L'inconcevable, monnaie courante en Croatie
Le Conseil de coordination des communautés juives de Croatie a fait savoir qu’il ne participerait pas à la cérémonie organisée à la mémoire des victimes du camp de concentration de Jasenovac. Il reproche à l’Etat de ne pas condamner activement les tendances relativistes et le regain du fascisme émanant des Oustachis. Le portail internet libéral tportal.hr pointe une évolution alarmante :
«Imaginez que la communauté juive ne participe pas aux commémorations de Dachau, invoquant une relativisation de la gravité des crimes nazis dans le pays. Et qu’à ceci, Merkel réponde que les Juifs exagèrent ; que dans des déclarations cyniques, le président du Parlement mette les victimes et les responsables dans un même sac ; qu’un ministre refuse de parler à la Fédération des victimes des camps de concentration et que le ministre de la Culture nie la libération de l’Allemagne par des forces antifascistes. Oui, c’est proprement inconcevable. Mais tout ceci, qui est inconcevable dans le pays le plus progressiste d’Europe, est monnaie courante dans la politique d’un des pays les plus arriérés d’Europe.»
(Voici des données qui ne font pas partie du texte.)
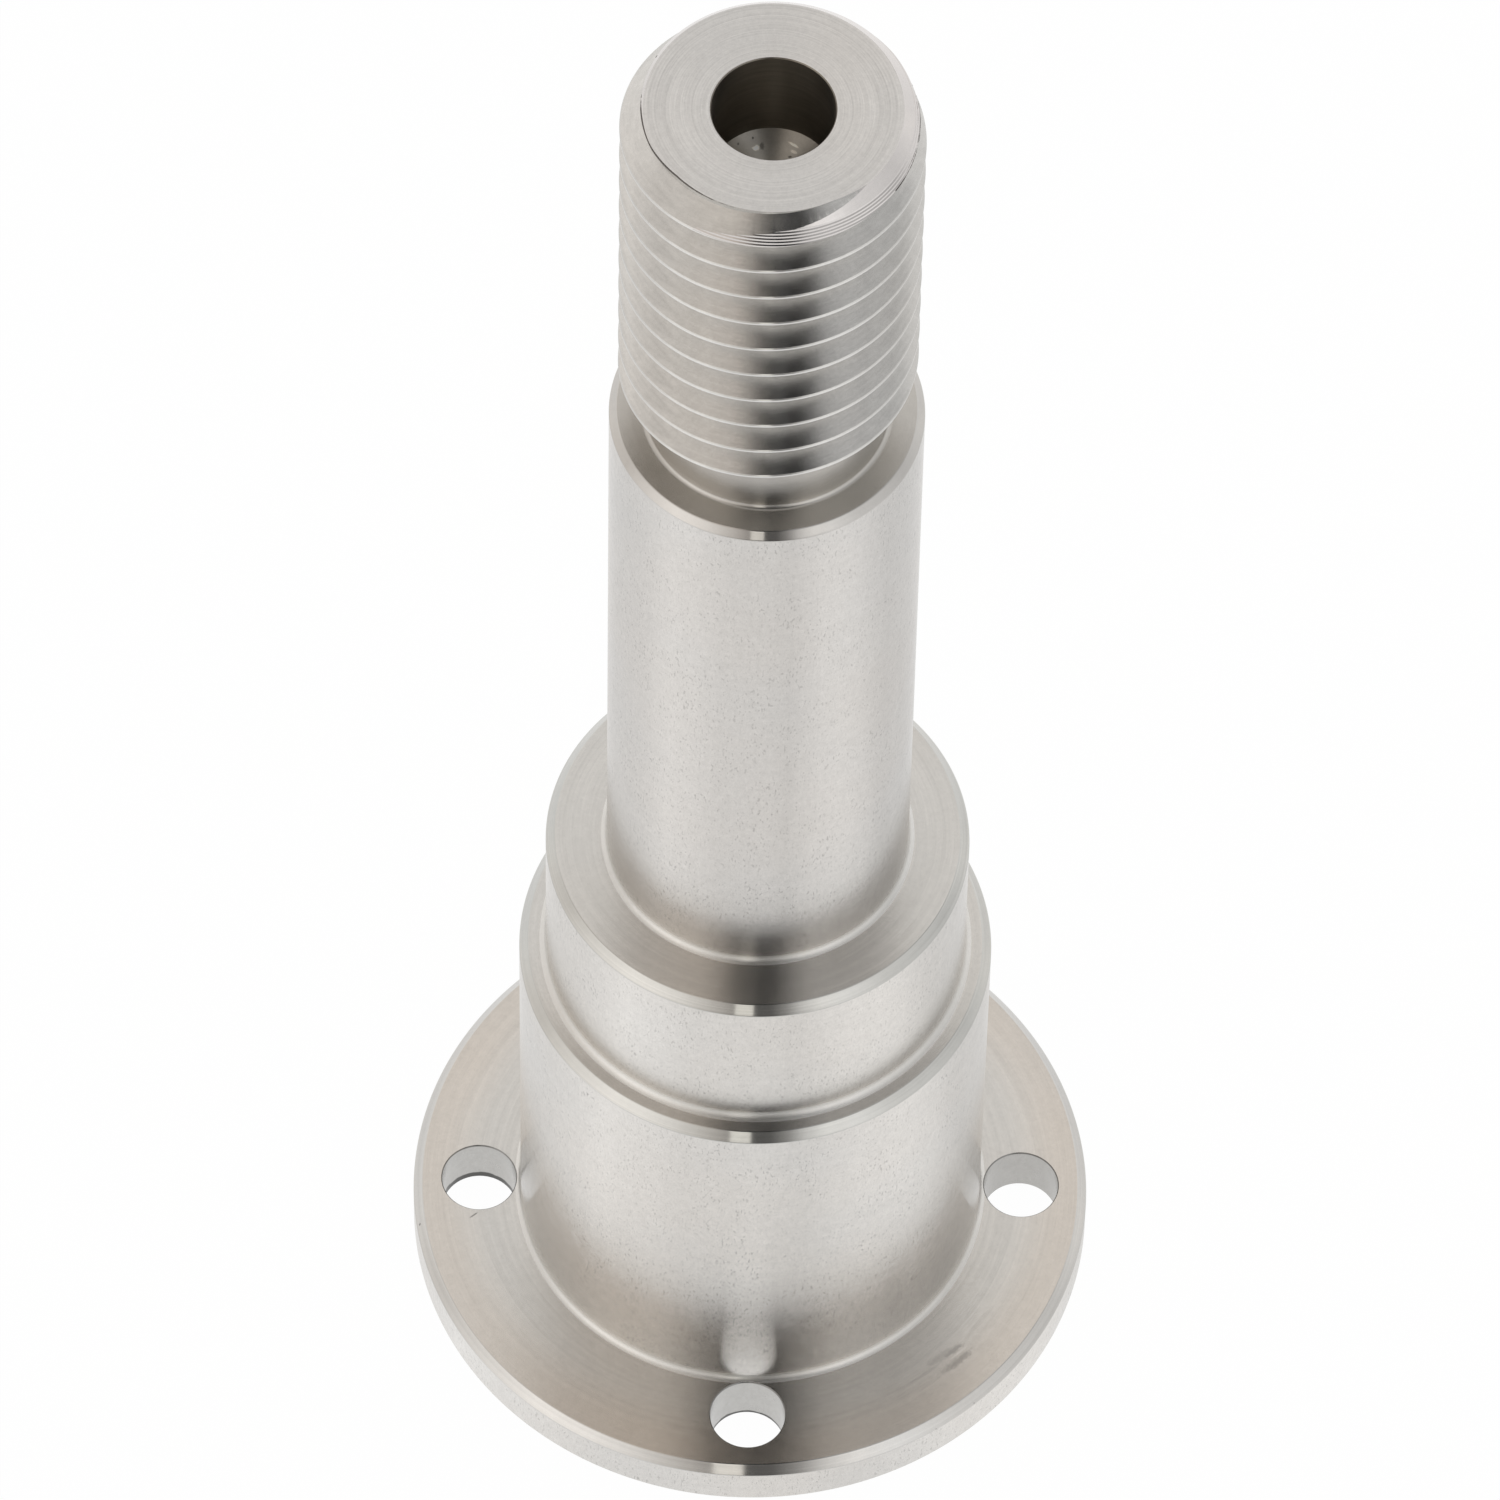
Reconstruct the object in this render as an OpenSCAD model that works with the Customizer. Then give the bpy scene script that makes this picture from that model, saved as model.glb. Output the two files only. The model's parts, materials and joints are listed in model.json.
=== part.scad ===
// Stepped pivot shaft with a mounting flange, turned from one bar, in millimetres.
// It stands on the underside of its flange. The axis is Z and the threaded end points up.

/* [Flange] */
// Diameter of the flange
flange_d = 39; // [37:0.5:46]
// Thickness of the flange
flange_t = 3.4; // [2:0.1:6]
// Chamfer on both rims of the flange
flange_chamfer = 0.5; // [0.2:0.1:0.8]
// Number of screw holes in the flange
hole_count = 4; // [3:1:8]
// Diameter of each screw hole
hole_d = 4.3; // [3:0.1:4.6]
// Flat left between the lower boss and the edge of each screw hole
hole_land = 0.25; // [0.1:0.05:0.6]

/* [Bosses] */
// Diameter of the lower boss
lower_boss_d = 26.6; // [25:0.2:27]
// Height of the lower boss above the flange
lower_boss_h = 26.1; // [15:0.5:40]
// Diameter of the middle boss
middle_boss_d = 23.6; // [20:0.2:24]
// Height of the middle boss above the lower one
middle_boss_h = 10.9; // [5:0.5:20]
// Chamfer on the top edge of each boss
boss_chamfer = 0.5; // [0.2:0.1:0.5]
// Fillet where each step meets the face below it
step_fillet = 0.3; // [0.1:0.05:0.4]

/* [Journal] */
// Diameter of the bearing journal
journal_d = 16.8; // [16.2:0.1:18.4]
// Length of the bearing journal
journal_h = 41.5; // [25:0.5:60]
// Chamfer on the top edge of the journal
journal_chamfer = 0.4; // [0.1:0.1:0.6]

/* [Threaded end] */
// Length of the threaded end, with its relief groove
end_h = 26.8; // [20:0.2:36]
// Outer diameter of the thread
thread_d = 15.86; // [15:0.02:16]
// Distance from one turn of the thread to the next
thread_pitch = 2.309; // [1.8:0.001:2.6]
// Depth of the thread
thread_depth = 1.4; // [0.8:0.05:1.45]
// Width of the flat along the crest of the thread
crest_flat = 0.2; // [0.1:0.05:0.3]
// Depth of the first full crest below the end face, on the +X side
first_crest = 2.82; // [2:0.01:4]
// Chamfer on the tip of the thread
tip_chamfer = 1.2; // [0.8:0.05:1.6]
// Diameter of the relief groove below the thread
relief_d = 12.9; // [11.6:0.1:12.9]
// Width of the relief groove
relief_w = 4; // [3:0.1:6]

/* [Blind hole] */
// Diameter of the blind hole in the end face
bore_d = 6.45; // [4:0.05:8]
// Depth of the straight part of the blind hole
bore_depth = 6.1; // [4:0.1:14]
// Angle of the drilled point at the bottom of the blind hole
drill_angle = 118; // [90:1:140]
// Break on the mouth of the blind hole
bore_break = 0.1; // [0.05:0.05:0.3]

/* [Hidden] */
$fn = 96;

steel = [0.78, 0.77, 0.75];

lower_top = flange_t + lower_boss_h;
middle_top = lower_top + middle_boss_h;
journal_top = middle_top + journal_h;
relief_top = journal_top + relief_w;
shaft_top = journal_top + end_h;
hole_circle_r = lower_boss_d / 2 + hole_land + hole_d / 2;

// Thread form, 60 degrees between its flanks
flank_w = thread_depth * tan(30);
root_flat = thread_pitch - crest_flat - 2 * flank_w;
crest_r = thread_d / 2;
root_r = crest_r - thread_depth;
tip_r = crest_r - tip_chamfer;
form = [
  [crest_r, crest_flat / 2],
  [crest_r, -crest_flat / 2],
  [root_r, -crest_flat / 2 - flank_w],
  [root_r, -crest_flat / 2 - flank_w - root_flat]
];
thread_sides = 72;
thread_turns = ceil((end_h - relief_w) / thread_pitch);
// Points of the form nearer than this to the one above them are left out
point_gap = 0.004;

// Length that one part runs into the next, so that they join
overlap = 1;

// Points of the thread form at an angle, as radius and height, from the top down
function form_at(angle) = [
  for (turn = [-2 : thread_turns + 1])
    for (p = form)
      [p[0], shaft_top - first_crest + thread_pitch * (angle / 360 - turn) + p[1]]
];

// Radius of a form at a height
function radius_at(points, z) = lookup(z, [for (p = points) [p[1], p[0]]]);

// How far a point stands out past the tip chamfer
function past_tip(p) = p[0] - tip_r - (shaft_top - p[1]);

// The form between the groove and the end face
function trimmed(points) = concat(
  [[radius_at(points, shaft_top), shaft_top]],
  [for (p = points) if (p[1] < shaft_top - point_gap && p[1] > relief_top + point_gap) p],
  [[radius_at(points, relief_top), relief_top]]
);

// Point where the chamfer cuts the line between two points
function chamfer_cut(p, q) = p + (q - p) * past_tip(p) / (past_tip(p) - past_tip(q));

// The form with its tip chamfered
function chamfered(points) = concat(
  [[min(points[0][0], tip_r), shaft_top]],
  [
    for (i = [1 : len(points) - 1])
      let (p = points[i - 1], q = points[i])
      each concat(
        past_tip(p) * past_tip(q) < 0 ? [chamfer_cut(p, q)] : [],
        past_tip(q) <= 0 ? [q] : []
      )
  ]
);

// Drops each point that lies on the one above it
function spaced(points) = [
  for (i = [0 : len(points) - 1])
    if (i == 0 || norm(points[i] - points[i - 1]) > point_gap) points[i]
];

// Triangles between two columns of points, joined from the top down
function strip(a, b, first_a, first_b, i = 0, j = 0) =
  i == len(a) - 1 && j == len(b) - 1 ? [] :
  i < len(a) - 1 && (j == len(b) - 1 || a[i + 1][1] >= b[j + 1][1])
    ? concat([[first_a + i, first_b + j, first_a + i + 1]], strip(a, b, first_a, first_b, i + 1, j))
    : concat([[first_a + i, first_b + j, first_b + j + 1]], strip(a, b, first_a, first_b, i, j + 1));

// Right-hand thread, from the relief groove to the end face
module thread() {
  step = 360 / thread_sides;
  columns = [for (n = [0 : thread_sides - 1]) spaced(chamfered(trimmed(form_at(n * step))))];
  firsts = [for (n = 0, sum = 0; n <= thread_sides; sum = sum + len(columns[n % thread_sides]), n = n + 1) sum];
  points = [
    for (n = [0 : thread_sides - 1])
      for (p = columns[n])
        [p[0] * cos(n * step), p[0] * sin(n * step), p[1]]
  ];
  sides = [
    for (n = [0 : thread_sides - 1])
      let (m = (n + 1) % thread_sides)
      each strip(columns[n], columns[m], firsts[n], firsts[m])
  ];
  top = [for (n = [thread_sides - 1 : -1 : 0]) firsts[n]];
  bottom = [for (n = [0 : thread_sides - 1]) firsts[n + 1] - 1];
  polyhedron(points, concat(sides, [top, bottom]));
}

// Half section of one turned step, chamfered at its top edge
module step_section(d, bottom, top, chamfer) {
  polygon([
    [0, bottom],
    [d / 2, bottom],
    [d / 2, top - chamfer],
    [d / 2 - chamfer, top],
    [0, top]
  ]);
}

// Half section of the fillet at the foot of a step
module foot_section(d, face) {
  difference() {
    translate([d / 2 - step_fillet, face - step_fillet]) square(2 * step_fillet);
    translate([d / 2 + step_fillet, face + step_fillet]) circle(step_fillet);
  }
}

// Half section of the flange, chamfered on both rims
module flange_section() {
  polygon([
    [0, 0],
    [flange_d / 2 - flange_chamfer, 0],
    [flange_d / 2, flange_chamfer],
    [flange_d / 2, flange_t - flange_chamfer],
    [flange_d / 2 - flange_chamfer, flange_t],
    [0, flange_t]
  ]);
}

// Everything that is turned below the thread
module turned_body() {
  rotate_extrude() {
    flange_section();
    step_section(lower_boss_d, flange_t - overlap, lower_top, boss_chamfer);
    foot_section(lower_boss_d, flange_t);
    step_section(middle_boss_d, lower_top - overlap, middle_top, boss_chamfer);
    foot_section(middle_boss_d, lower_top);
    step_section(journal_d, middle_top - overlap, journal_top, journal_chamfer);
    foot_section(journal_d, middle_top);
    step_section(relief_d, journal_top - overlap, relief_top + overlap, 0);
    foot_section(relief_d, journal_top);
  }
}

module screw_holes() {
  for (n = [0 : hole_count - 1])
    rotate(n * 360 / hole_count)
      translate([hole_circle_r, 0, -overlap])
        cylinder(d = hole_d, h = flange_t + 2 * overlap);
}

// Blind hole in the end face, with the cone that the drill leaves
module blind_hole() {
  point_h = bore_d / 2 / tan(drill_angle / 2);
  translate([0, 0, shaft_top - bore_depth]) cylinder(d = bore_d, h = bore_depth + overlap);
  translate([0, 0, shaft_top - bore_depth - point_h]) cylinder(r1 = 0, r2 = bore_d / 2, h = point_h);
  translate([0, 0, shaft_top - bore_break])
    cylinder(r1 = bore_d / 2, r2 = bore_d / 2 + 2 * bore_break, h = 2 * bore_break);
}

module pivot_shaft() {
  color(steel)
    difference() {
      union() {
        turned_body();
        thread();
      }
      screw_holes();
      blind_hole();
    }
}

pivot_shaft();
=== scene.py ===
"""Pivot shaft turned from one bar of stainless steel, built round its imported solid.

Sizes are in millimetres while the pieces are made, and the finished mesh is in metres. The axis is Z, the
threaded end points up, and the photograph is taken from the front, the -Y side.
"""

from __future__ import annotations

import json
import logging
import math
from dataclasses import dataclass, field, replace
from enum import Enum
from typing import Any, Iterable, Sequence

import bpy
from mathutils import Matrix, Vector

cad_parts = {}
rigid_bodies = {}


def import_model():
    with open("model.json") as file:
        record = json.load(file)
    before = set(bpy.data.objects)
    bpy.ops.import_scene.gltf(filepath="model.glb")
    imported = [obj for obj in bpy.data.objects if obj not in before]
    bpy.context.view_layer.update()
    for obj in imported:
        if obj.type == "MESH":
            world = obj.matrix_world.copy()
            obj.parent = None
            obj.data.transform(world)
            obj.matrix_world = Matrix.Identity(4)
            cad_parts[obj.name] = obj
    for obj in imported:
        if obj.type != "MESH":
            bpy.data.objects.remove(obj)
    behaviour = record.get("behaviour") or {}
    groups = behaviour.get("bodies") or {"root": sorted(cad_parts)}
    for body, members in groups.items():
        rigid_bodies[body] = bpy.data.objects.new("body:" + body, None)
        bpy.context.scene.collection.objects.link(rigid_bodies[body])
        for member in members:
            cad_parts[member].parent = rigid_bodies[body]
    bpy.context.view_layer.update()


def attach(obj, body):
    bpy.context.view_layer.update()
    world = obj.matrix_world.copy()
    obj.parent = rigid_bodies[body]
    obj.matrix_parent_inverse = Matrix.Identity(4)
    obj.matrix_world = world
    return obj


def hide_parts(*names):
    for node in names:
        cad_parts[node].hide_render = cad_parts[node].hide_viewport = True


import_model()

LOG = logging.getLogger("pivot_shaft")
MM = 0.001
NODE = "pivot_shaft"
SIDES = 360
SMOOTH_ANGLE = math.radians(12)
WHITE = (1.0, 1.0, 1.0, 1.0)
STEEL = (0.66, 0.645, 0.62)
# Length that one solid runs into or past the next, in millimetres
OVERLAP = 1.0
# Corners of the thread form in one turn
FORM_CORNERS = 6.0
# Noise keeps near its middle, so its shade is made this much stronger
NOISE_SPREAD = 4
# How far the rings drift on their way round, and the painted reflection bands on their way up
RING_DRIFT, REFLECTION_BAND_RISE = 0.5, 0.02
# How fine the torn edge of a mark is, how far it is torn, and where it starts and ends across the mark
MARK_GRAIN, MARK_TEAR, MARK_EDGE = 6.0, 5, (0.45, 1.05)
# How near a face lies to the edge or wall that it is counted to, in millimetres
NEAR = 1e-3
# The share of Z in a normal: the least of a flat face, of a nearly flat one and of one that is no wall, and
# the least of a chamfer and of a fillet
FLAT, NEARLY_FLAT, NO_WALL, CHAMFERED, ROUNDED = 0.999, 0.97, 0.9, 0.25, 0.02

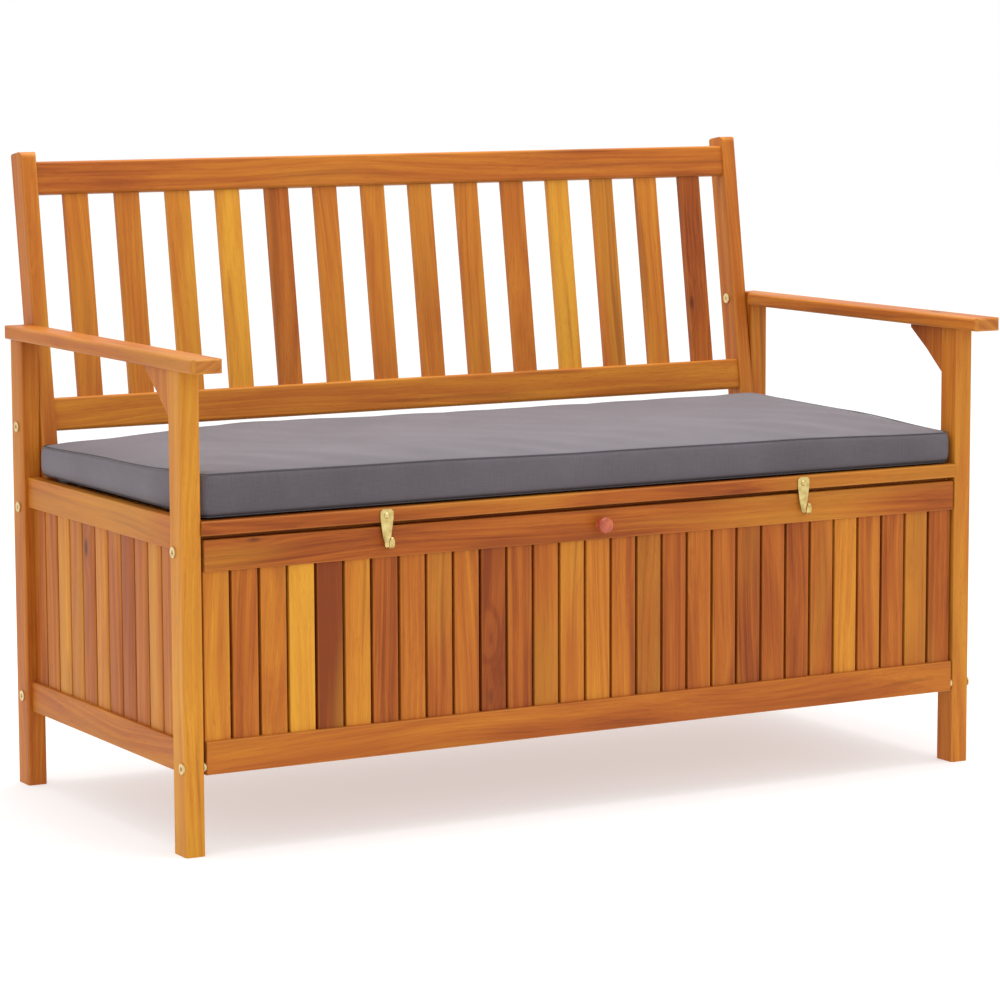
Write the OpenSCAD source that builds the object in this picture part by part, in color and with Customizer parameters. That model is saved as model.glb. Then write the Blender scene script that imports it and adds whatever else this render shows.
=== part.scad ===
// Slatted hardwood storage bench for two: four legs, slatted sides, rear and floor,
// a drop-front door held by two brass catches, a leaning slatted back and a loose cushion.
// +Z is up, +X is to the right seen from the front, and the front faces -Y.
// The origin is at the bottom centre of the whole bench.

/* [Overall] */
// Width over the two armrests
bench_w = 1182; // [1102:10:1302]
// Depth over the front and rear legs
frame_d = 532; // [500:2:560]
// Height of the underside of the armrests, which is the top of the legs
arm_z = 591; // [570:1:620]
// Height of the tips of the back posts
bench_h = 834; // [800:1:870]

/* [Legs and armrests] */
// Width of a leg, side to side
leg_w = 26; // [24:1:30]
// Depth of a leg, front to rear
leg_d = 36; // [32:1:42]
// Radius of the legs' long edges
leg_r = 3.5; // [3:0.5:8]
// Width of an armrest
arm_w = 41; // [36:1:48]
// How far an armrest stands in past its leg
arm_in = 8; // [0:1:10]
// Thickness of an armrest
arm_t = 18; // [16:1:22]
// Overhang of the armrests in front of the legs
arm_front = 53; // [40:1:64]
// Overhang of the armrests behind the legs
arm_rear = 6; // [2:1:24]
// Radius of the armrests' corners seen from above
arm_corner = 8; // [6:1:18]
// Reach of a corner bracket along the armrest
gusset_l = 74; // [60:1:84]
// Height of a corner bracket down the leg
gusset_h = 60; // [50:1:70]

/* [Box] */
// Height of the underside of the lower rails
rail_z = 99; // [90:1:110]
// Height of the wide face of the rails
rail_h = 40; // [36:1:44]
// Thickness of the rails
rail_t = 18; // [16:1:18]
// Height of the top of the seat boards
seat_z = 409; // [400:1:420]
// Thickness of the seat boards
seat_t = 18; // [16:1:20]
// How far the seat's front board stands out past the legs
seat_proud = 2.5; // [2:0.5:4]
// Thickness of the slats
slat_t = 10; // [8:1:12]
// Number of slats in each side panel
side_slats = 11; // [9:1:11]
// Number of slats in the door and in the rear panel
door_slats = 29; // [25:1:31]
// Number of seat boards behind the front board
seat_boards = 6; // [5:1:7]
// Number of floor boards
floor_boards = 6; // [5:1:7]

/* [Door] */
// Thickness of the door's rails
door_t = 16; // [14:1:16]
// Height of the top edge of the door
door_top = 386; // [380:1:387]
// Gap between the door and each front leg
door_gap = 3.5; // [3:0.5:5]
// Height of the hinge bolts
pivot_z = 109; // [107:0.5:112]
// Distance of the hinge bolts behind the door's front face
pivot_y = 7.5; // [7:0.5:9]
// Diameter of the round knob
knob_d = 21; // [16:1:26]
// Distance of each catch from the middle of the bench
catch_x = 309; // [200:1:400]

/* [Back] */
// Lean of the back from upright, in degrees
lean = 8.5; // [5:0.5:10]
// Width of a back post, side to side
post_w = 22; // [18:1:24]
// Depth of a back post, front to rear
post_d = 38; // [34:1:42]
// Height of the rails of the back
back_rail_h = 43.5; // [38:0.5:46]
// Number of slats in the back
back_slats = 14; // [12:1:14]
// Width of a back slat
back_slat_w = 34.5; // [30:0.5:38]
// Distance between neighbouring back slats, centre to centre
back_pitch = 73.9; // [72:0.1:76]

/* [Cushion] */
// Thickness of the cushion
cushion_t = 56; // [40:1:64]
// Gap between the cushion and each front leg
cushion_gap = 8.5; // [8.5:0.5:12]

/* [Hidden] */
$fn = 32;

GOLD = [0.80, 0.56, 0.22];
AMBER = [0.74, 0.44, 0.18];
RED = [0.62, 0.32, 0.14];
BRASS = [0.78, 0.66, 0.38];

// Places are worked out from the front face of the front legs, y = 0, and then shifted
// by y_mid so that the origin is under the middle of the whole bench.
leg_in = bench_w / 2 - arm_w + arm_in;
leg_out = leg_in + leg_w;
rear_y = frame_d - leg_d;
rail_top = seat_z + 2;
upper_z = rail_top - rail_h;
lower_top = rail_z + rail_h;
rail_out = leg_out - 7;
rail_in = rail_out - rail_t;
rail_r = 2.5;
slat_r = 2;
side_slat_x = rail_out - 6 - slat_t / 2;
side_slat_gap = 3.7;
side_slat_w = 37;
rear_rail_y = rear_y + 7;
seat_under = seat_z - seat_t;
beam_z = seat_under - rail_h;
beam_mid = beam_z + rail_h / 2;
bearer_w = 16;
bearer_h = 20;
front_rail_y = door_t + 0.8;
floor_rail_y = 22;
floor_rail_h = 26;
floor_z = rail_z + floor_rail_h;
board_gap = 9;
seat_board_d = 70;
seat_back_y = 478;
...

Le gouvernement croate contre les citoyens actifs
Le portail web libéral forum.tm se montre lui aussi préoccupé par l’agenda du gouvernement. Ce dernier prévoit de confier aux ministères l’attribution de 70 pour cent du budget du Fonds national pour la promotion de la société civile. Ce contrôle financier vise à faire taire des ONG peu dociles, met en garde forum.tm :
«La fragilisation du fonds signifierait un coup porté à toutes ces associations qui appellent les citoyens à faire preuve d'esprit critique et à s’engager pour des causes qui concernent la vie en société. En 2014, le fonds a soutenu 486 projets menés par des centaines d’ONG ayant embauché 829 personnes et impliqué plus de 7.000 bénévoles. Cette implication est manifestement trop importante aux yeux de ce gouvernement. ... Le Fonds national est indépendant de la politique. Mais le financement par un ministère s'est toujours accompagné chez nous de manœuvres politiciennes et de soumission idéologique et ne vise jamais un soutien à long terme. ... Un citoyen critique, bien informé et actif, n’est tout simplement pas ce que souhaite le nouveau gouvernement, qui cherche à le museler.»